Monday, August 13, 2012


Nearly everyone who has been in a Japanese restaurant has ordered miso soup. But what are you getting? Chances are you can identify the cubes of tofu that sink to the bottom of the bowl. The tiny rings of green onion floating on the surface are an easy garnish to guess. But the muddy looking paste that is the actual miso? Where did that come from?

                                  Many kinds of miso, all start with the humble soybean

MISO PASTE is made from varying combinations of soybeans, rice, barley and/or other grains. The ingredients are mixed and fermented for anywhere from a few days to several years. "Koji" is added at the beginning and acts as the fermentation culture to start the miso making process. Thousands of different varieies of miso exist, and classifying them can be a challenge. Basically, they can be differentiated by colour and grain type.

                              Red (aka) miso on the left with white (shiro) miso to the right

AKA miso is red miso. A favourite in Tokyo and other areas of Eastern Japan it has a strong, salty flavour due in part to it's relatively long fermentation time. SHIRO miso is sweeter and milder than aka miso. Often called "white" miso, it's commonly used in Osaka and the Kansai area of Western Japan. No hard and fast rules apply regarding the types of miso and how they are used. Misos may be mixed, served in hot or cold preparations, and have a smooth or course texture.

            "Sano Miso" in Tokyo sells hundreds of different miso pastes from all over Japan

Some people make their own miso. It is not difficult, but takes patience and time for the miso to mature. Most Canadians buy prepared miso from their Japanese grocer. Sweeter, mild shiro (white) miso lends itself nicely to seafood marinades and preparations. Red meats stand up well to the strength and saltiness of red miso. Both can be used for miso soup. Other less known but delicious miso pastes include genmai miso made with brown rice. Mugi miso brings barley to the party, and tsubu miso uses whole wheat or barley. Hacho miso is made with almost 100% soybeans and has a rich, earthy flavour. It is almost black in colour.
      Hacho miso ages in 200 year old wooden vats according to a method from 1337

AWASE refers to the "special blend" of misos (usually red and white) that is particular to one family or region. "Awase" means "to adjust", and the proportions of awase miso are altered to suit the tastes and recipes where it is being used. Don't be shy! Try it at home...experimenting is part of the fun.

Miso is excellent for marinating just about anything. Vegetables and tofu served with miso are healthy, tasty meat free options. Japanese eggplant (the long, slender variety) is superb when grilled after a long rest in a miso marinade....
                                            Drooling over my keyboard even as I type...YUM.

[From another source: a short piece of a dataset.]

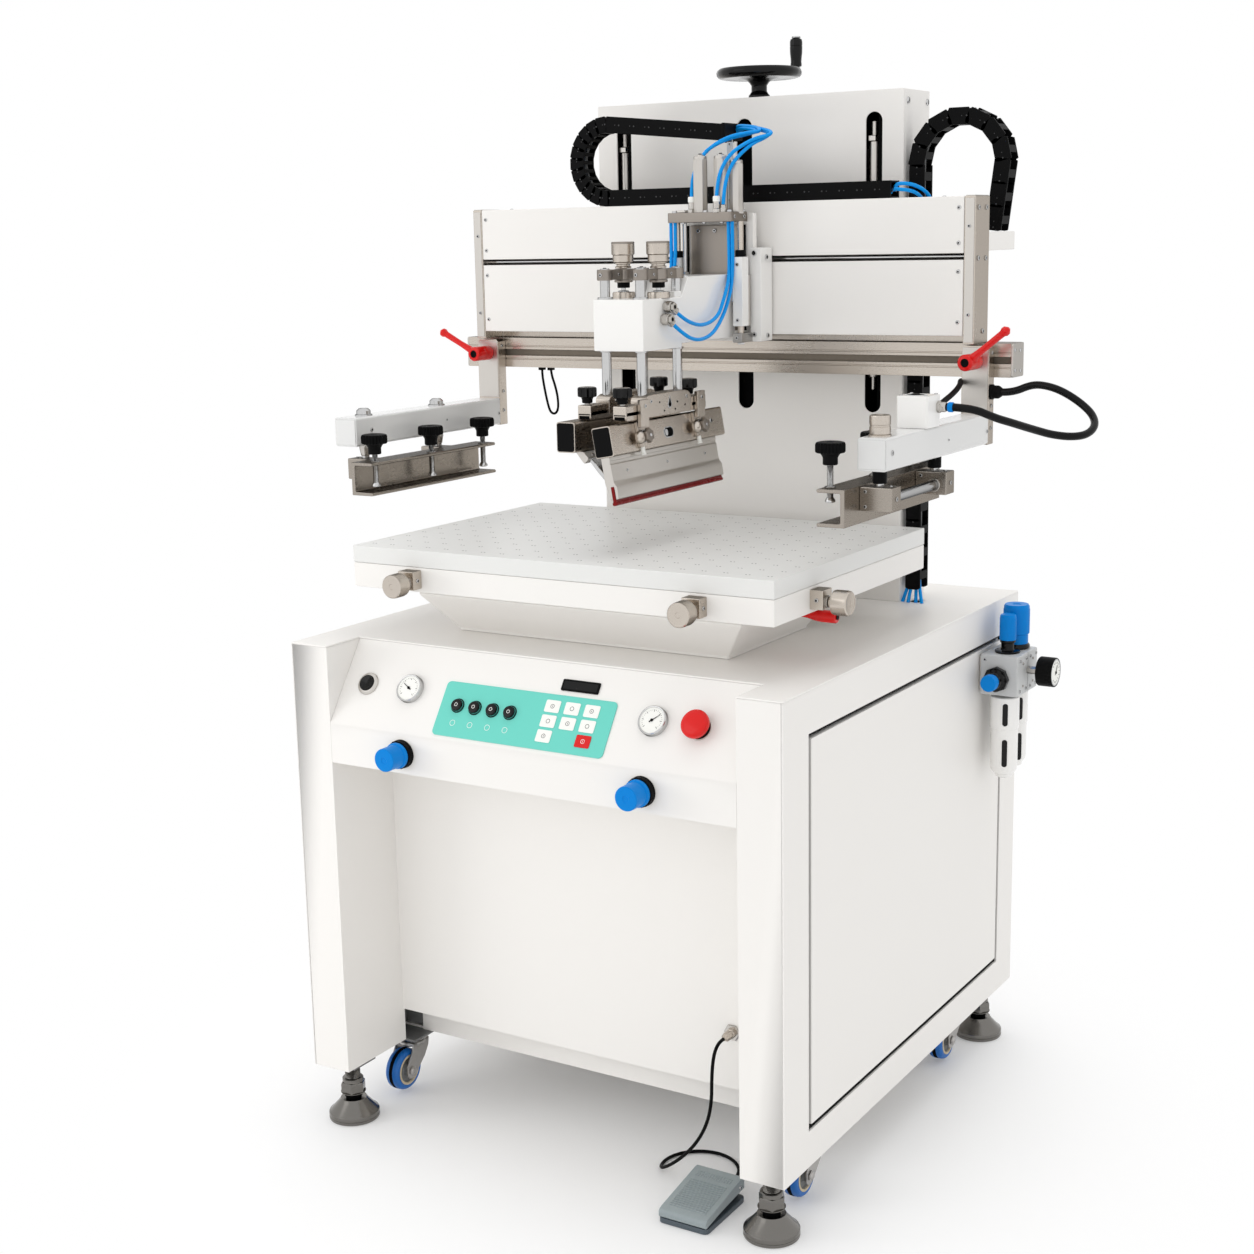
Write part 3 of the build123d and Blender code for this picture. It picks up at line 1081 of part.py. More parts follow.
PEDAL_FRONT_Y = PEDAL_BACK_Y - PEDAL_LENGTH
PEDAL_PIN_R = 2.0
PEDAL_PIN_Y = PEDAL_FRONT_Y + 8.0
PEDAL_PIN_Z = 13.0
PEDAL_EARS = (14.0, 20.0)


def pedal_base():
    x0, x1 = PEDAL_X - PEDAL_WIDTH / 2, PEDAL_X + PEDAL_WIDTH / 2
    tray = block(x0, x1, PEDAL_FRONT_Y, PEDAL_BACK_Y, 0, 8)
    tray = fillet(tray.edges().filter_by(Axis.Z), 8)
    tray += block(x0 + 10, x1 - 10, PEDAL_FRONT_Y + 30, PEDAL_BACK_Y - 2, 8, 17)
    for s in (-1, 1):
        x0, x1 = PEDAL_X + s * PEDAL_EARS[0], PEDAL_X + s * PEDAL_EARS[1]
        tray += block(x0, x1, PEDAL_PIN_Y - 4, PEDAL_PIN_Y + 4, 7, PEDAL_PIN_Z + 3.5)
    reach = PEDAL_EARS[1] + 8
    return tray + rod_x(PEDAL_PIN_R, PEDAL_PIN_Y, PEDAL_PIN_Z, PEDAL_X - reach, PEDAL_X + reach)


def pedal_treadle():
    x0, x1 = PEDAL_X - PEDAL_WIDTH / 2 + 1, PEDAL_X + PEDAL_WIDTH / 2 - 1
    front = PEDAL_FRONT_Y
    back = PEDAL_BACK_Y - 1
    outline = [(front, 8.3), (front, 18), (front + 8, 22), (back - 6, 38), (back, 36), (back, 28)]
    wedge = prism_x(outline, x0, x1)
    under = prism_x(
        [(front + 16, 8), (front + 16, 18), (back, 33.5), (back, 8)], x0 + 3, x1 - 3
    )
    skirt = prism_x([(front, 8.3), (front, 18), (back, 36), (back, 20)], x0, x1)
    treadle = (wedge + skirt) - under
    reach = PEDAL_EARS[1] + 8 + SLIDING
    treadle -= rod_x(PEDAL_PIN_R + RUNNING, PEDAL_PIN_Y, PEDAL_PIN_Z, PEDAL_X - reach, PEDAL_X + reach)
    for s in (-1, 1):
        gap0, gap1 = PEDAL_X + s * (PEDAL_EARS[0] - 0.6), PEDAL_X + s * (PEDAL_EARS[1] + 0.6)
        treadle -= block(gap0, gap1, PEDAL_PIN_Y - 5, PEDAL_PIN_Y + 5, 7, PEDAL_PIN_Z + 4.5)
    return treadle


# ---------------------------------------------------------------- cords
def cord_tube(points, diameter, name):
    # straight runs joined by arcs as large as their two runs allow
    corners = [Vector(*p) for p in points]
    radii = []
    for before, corner, after in zip(corners, corners[1:], corners[2:]):
        into, out = corner - before, after - corner
        turn = radians(into.get_angle(out))
        radii.append(0.45 * min(into.length, out.length) / tan(turn / 2))
    path = FilletPolyline(*points, radius=radii)
    start = Plane(origin=corners[0], z_dir=corners[1] - corners[0])
    tube = sweep(start * Circle(diameter / 2), path=path)
    ratio = tube.volume / (3.141592653589793 * diameter**2 / 4 * path.length)
    print(name, "length", round(path.length, 1), "volume ratio", round(ratio, 4), [round(r) for r in radii])
    return tube


PEDAL_CABLE = [
    (SOCKET_X, PLUG_END_Y, SOCKET_Z),
    (SOCKET_X, PLUG_END_Y - 10, SOCKET_Z),
    (SOCKET_X - 0.4, PLUG_END_Y - 20, SOCKET_Z - 5),
    (SOCKET_X - 1, PLUG_END_Y - 26, SOCKET_Z - 15.5),
    (SOCKET_X - 2.5, PLUG_END_Y - 27.5, SOCKET_Z - 31),
    (249, PLUG_END_Y - 25.5, 179),
    (246.5, PLUG_END_Y - 22, 147),
    (238, PLUG_END_Y - 18, 113),
    (221, PLUG_END_Y - 15, 79),
    (196, PLUG_END_Y - 12, 48),
    (168, PLUG_END_Y - 6, 23),
    (147, PLUG_END_Y + 4, 8.5),
    (136, PLUG_END_Y + 21, 3),
    (134, PLUG_END_Y + 42, 3),
    (141, PLUG_END_Y + 63, 3),
    (157, PLUG_END_Y + 82, 3),
    (181, PLUG_END_Y + 93, 3),
    (207, PLUG_END_Y + 92, 3),
    (230, PLUG_END_Y + 80, 3),
    (245, PLUG_END_Y + 61, 3),
    (251.5, PLUG_END_Y + 38, 4),
    (PEDAL_X + 1, PLUG_END_Y + 20, 8.5),
    (PEDAL_X, PLUG_END_Y + 5, 12),
    (PEDAL_X, PEDAL_BACK_Y - 2, 12),
]

SENSOR_Y = 176.0
SENSOR_XS = (-349.0, -321.0)
SENSOR_LOOP = [
    (SENSOR_XS[0], SENSOR_Y, RAIL_BOTTOM - 6),
    (SENSOR_XS[0], SENSOR_Y, 1110),
    (SENSOR_XS[0] - 0.6, SENSOR_Y + 0.6, 1097),
    (SENSOR_XS[0] - 1.6, SENSOR_Y + 0.9, 1078),
    (SENSOR_XS[0] - 1.5, SENSOR_Y + 1, 1057),
    (SENSOR_XS[0] + 7.3, SENSOR_Y + 1.2, 1048),
    (SENSOR_XS[1] - 8.3, SENSOR_Y + 1.2, 1048),
    (SENSOR_XS[1] + 0.5, SENSOR_Y + 1, 1057),
    (SENSOR_XS[1] + 1.4, SENSOR_Y + 0.8, 1075),
    (SENSOR_XS[1] + 0.6, SENSOR_Y + 0.5, 1095),
    (SENSOR_XS[1], SENSOR_Y, 1110),
    (SENSOR_XS[1], SENSOR_Y, RAIL_BOTTOM - 6),
]

HOSE_START_X = RIGHT_ARM_X + ARM_HALF + 16
HOSE_START_Y = RAIL_FRONT_Y - SLIDING - ARM_PLATE / 2
HOSE_END_X = RIGHT_ARM_X + 36
ARM_HOSE = [
    (HOSE_START_X, HOSE_START_Y, GLAND_Z),
    (HOSE_START_X + 17, HOSE_START_Y, GLAND_Z),
    (519.4, 143.1, 1116.4),
    (546.1, 136.8, 1114.9),
    (569.1, 135.2, 1107.2),
    (592.5, 137.3, 1092.7),
    (613.2, 130.0, 1077.4),
    (624.9, 108.1, 1063.7),
    (621.7, 82.5, 1053.8),
    (606.8, 60.6, 1052.2),
    (584.6, 44.6, 1056.0),
    (569.9, 26.0, 1063.0),
    (559.0, 4.0, 1070.0),
    (549.0, -17.0, 1077.0),
    (534.0, -40.0, 1085.0),
    (508.2, FITTING_Y, FITTING_Z),
    (HOSE_END_X, FITTING_Y, FITTING_Z),
]


# ---------------------------------------------------------------- write one file for each sub-part
save("cabinet_frame", *cabinet_frame())
save("cabinet_panels", *cabinet_panels())
save("cabinet_top", cabinet_top())
save("cabinet_internals", *cabinet_internals())
save("control_console", control_console())
save("panel_fittings", *panel_fittings())
save("estop_button", estop_button())
save("push_buttons", *push_buttons())
save("left_regulator_knob", regulator_knob(REGULATOR_XS[0]))
save("right_regulator_knob", regulator_knob(REGULATOR_XS[1]))
save("side_door", side_door())
save("air_unit", *air_unit())
save("column_cover", column_cover())
save("column_guides", *column_guides())
save("handwheel", *handwheel())
save("crank_grip", crank_grip())
save("height_carriage", *height_carriage())
save("head_frame", *head_frame())
save("head_covers", *head_covers())
save("traverse_guides", *traverse_guides())
save("clamp_rail", *clamp_rail())
save("traverse_chain", traverse_chain())
save("lift_cable_chain", lift_cable_chain())
save("print_carriage", *print_carriage())
save("unit_housing", *unit_housing())
save("squeegee_guide", *tool_guide(SQUEEGEE_X))
save("flood_guide", *tool_guide(FLOOD_X))
save("squeegee_holder", *squeegee_holder())
save("flood_holder", *flood_holder())
save("squeegee_stroke_knob", stroke_knob(SQUEEGEE_X))
save("flood_stroke_knob", stroke_knob(FLOOD_X))
save("left_arm", *left_arm())
save("right_arm", *right_arm())
save("left_clamp_lever", clamp_lever(LEFT_ARM_X, 152))
save("right_clamp_lever", clamp_lever(RIGHT_ARM_X, 38))
save("left_frame_clamp", *frame_clamp(LEFT_ARM_X, 1))
save("right_frame_clamp", *frame_clamp(RIGHT_ARM_X, -1))
save("left_clamp_screws", *clamp_screws(LEFT_ARM_X, 1, 0))
save("right_clamp_screws", *clamp_screws(RIGHT_ARM_X, -1, 18))
save("table_pedestal", *table_pedestal())
save("table_base", table_base())
save("print_table", *print_table())
save(
    "vacuum_plate",
    block(-TABLE_HALF_X, TABLE_HALF_X, TABLE_FRONT_Y, TABLE_BACK_Y, PLATE_UNDER, TABLE_TOP),
)
for name, x in (("front_left_knob", KNOB_XS[0]), ("front_right_knob", KNOB_XS[1])):
    save(name, Pos(x, TABLE_FRONT_Y, KNOB_Z) * Rot(90, 0, 0) * adjust_knob())
save("side_knob", Pos(TABLE_HALF_X, SIDE_KNOB_Y, KNOB_Z) * Rot(0, 90, 0) * adjust_knob())
save("levelling_feet", *levelling_feet())
corner_names = ("front_left", "front_right", "rear_left", "rear_right")
for corner, (x, y) in zip(corner_names, castor_places()):
    save(f"{corner}_castor_fork", castor_fork(x, y))
    save(f"{corner}_castor_wheel", *castor_wheel(x, y))
save("pedal_base", pedal_base())
save("pedal_treadle", pedal_treadle())
save("pedal_cable", cord_tube(PEDAL_CABLE, PEDAL_CABLE_D, "pedal cable"))
save("sensor_cable", cord_tube(SENSOR_LOOP, SENSOR_CABLE_D, "sensor cable"))
save("arm_hose", cord_tube(ARM_HOSE, HOSE_D, "arm hose"))
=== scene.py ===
"""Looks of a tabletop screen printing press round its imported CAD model, in millimetres unless noted."""
import math

import bmesh
import bpy
from mathutils import Matrix, Vector


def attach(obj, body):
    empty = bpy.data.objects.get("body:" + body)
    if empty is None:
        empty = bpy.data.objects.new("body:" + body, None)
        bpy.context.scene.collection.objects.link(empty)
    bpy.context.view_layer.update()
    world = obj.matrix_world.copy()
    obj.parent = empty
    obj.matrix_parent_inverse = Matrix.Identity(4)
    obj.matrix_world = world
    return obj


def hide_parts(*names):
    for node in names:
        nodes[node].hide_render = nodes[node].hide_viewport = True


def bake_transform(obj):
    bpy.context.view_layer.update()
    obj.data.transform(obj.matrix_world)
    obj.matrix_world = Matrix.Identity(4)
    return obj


MM = 0.001
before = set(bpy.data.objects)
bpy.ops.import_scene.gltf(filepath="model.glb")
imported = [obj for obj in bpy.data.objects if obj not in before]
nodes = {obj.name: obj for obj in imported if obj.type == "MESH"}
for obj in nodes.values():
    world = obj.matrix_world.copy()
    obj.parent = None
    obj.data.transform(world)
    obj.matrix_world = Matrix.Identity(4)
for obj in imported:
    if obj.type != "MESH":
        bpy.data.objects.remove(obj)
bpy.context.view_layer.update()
scene = bpy.context.scene

# ------------------------------------------------------------ camera
IMAGE_PX = 1254
FOCAL_PX = 1893.6
SENSOR_WIDTH = 36
CAMERA_PLACE = (1454.3, -2479.7, 1335.0)
CAMERA_ANGLES = (31.79, -11.65, -1.17)  # yaw, pitch and roll in degrees


def make_camera():
    yaw, pitch, roll = (math.radians(a) for a in CAMERA_ANGLES)
    look = Vector((-math.sin(yaw) * math.cos(pitch), math.cos(yaw) * math.cos(pitch), math.sin(pitch)))
    level = Vector((math.cos(yaw), math.sin(yaw), 0))
    upright = level.cross(look)
    right = level * math.cos(roll) + upright * math.sin(roll)
    up = upright * math.cos(roll) - level * math.sin(roll)
    data = bpy.data.cameras.new("camera")
    data.sensor_width = SENSOR_WIDTH
    data.lens = SENSOR_WIDTH * FOCAL_PX / IMAGE_PX
    data.clip_start, data.clip_end = 0.05, 100
    camera = bpy.data.objects.new("camera", data)
    turn = Matrix((right, up, -look)).transposed().to_4x4()
    camera.matrix_world = Matrix.Translation(Vector(CAMERA_PLACE) * MM) @ turn
    scene.collection.objects.link(camera)
    scene.camera = camera


make_camera()


# ------------------------------------------------------------ materials
def linear(colour):
    return [c / 12.92 if c <= 0.04045 else ((c + 0.055) / 1.055) ** 2.4 for c in colour]


def new_node(tree, kind, operation=None, **inputs):
    node = tree.nodes.new("ShaderNode" + kind)
    if operation:
        node.operation = operation
    for name, value in inputs.items():
        node.inputs[name.replace("_", " ")].default_value = value
    return node


def link(tree, a, out, b, into):
    tree.links.new(a.outputs[out], b.inputs[into])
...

MISO SOUP is miso paste mixed with DASHI (a Japanese stock). The soup is often garnished with fresh or deep fried tofu, green onion, spinach or seaweed and in some cases clams or shellfish. A staple in Japan, miso soup can show up at breakfast, lunch or dinner. Many instant varieties are available that do not require refrrigeration.

DASHI is a Japanese stock made from konbu (dried kelp), niboshi (small dried fish) and katsuboshii (shaved, dried tuna). Specialty dashi varieties are available that do not contain seafood (seaweed only and vegan) or ones that are flavoured with mushroom, fish etc. At Sanbiki, we use homemade dashi.

        Masato makes dashi with dried tuna, konbu (kelp) and niboshi (small dried fish)

DIY miso recipes are easy! For soup it is possible to buy DASHI MISO which has dashi stock mixed in with the miso. Just add hot water and garnish. Easy! We sell many kinds of miso at Mori Mori Grocery, but dashi miso is the favourite for fans of miso soup.

You can also buy powdered dashi, (or make it yourself) and then mix it with your preferred miso paste. Be careful not to boil the soup after adding the miso. It is said that boiling miso spoils the taste. High temperatures also kill off the microorganisms that help make miso such a healthy food. Some people add miso to sauces and foods after they have cooled believing this maximizes miso's health benefits.


Miso paste can be refrigerated after opening. It lasts a long time (months!) if it's kept covered in the fridge. Like some kinds of cheese, mould that forms on the surface can be scraped off and the product underneath remains usable.

Dashi miso is not usually used for marinating as it has a seafood stock already added. It is only used for miso soup.

Miso soup is not eaten with a spoon in Japan. It is entirely acceptable to drink from the bowl, using one's chopsticks to pick out any tasy solid tidbits in the soup.

Miso can be used by iteself (or combined with mayonaisse) for a deliciously different dip. Cucumber, carrots and other veggies work especially well!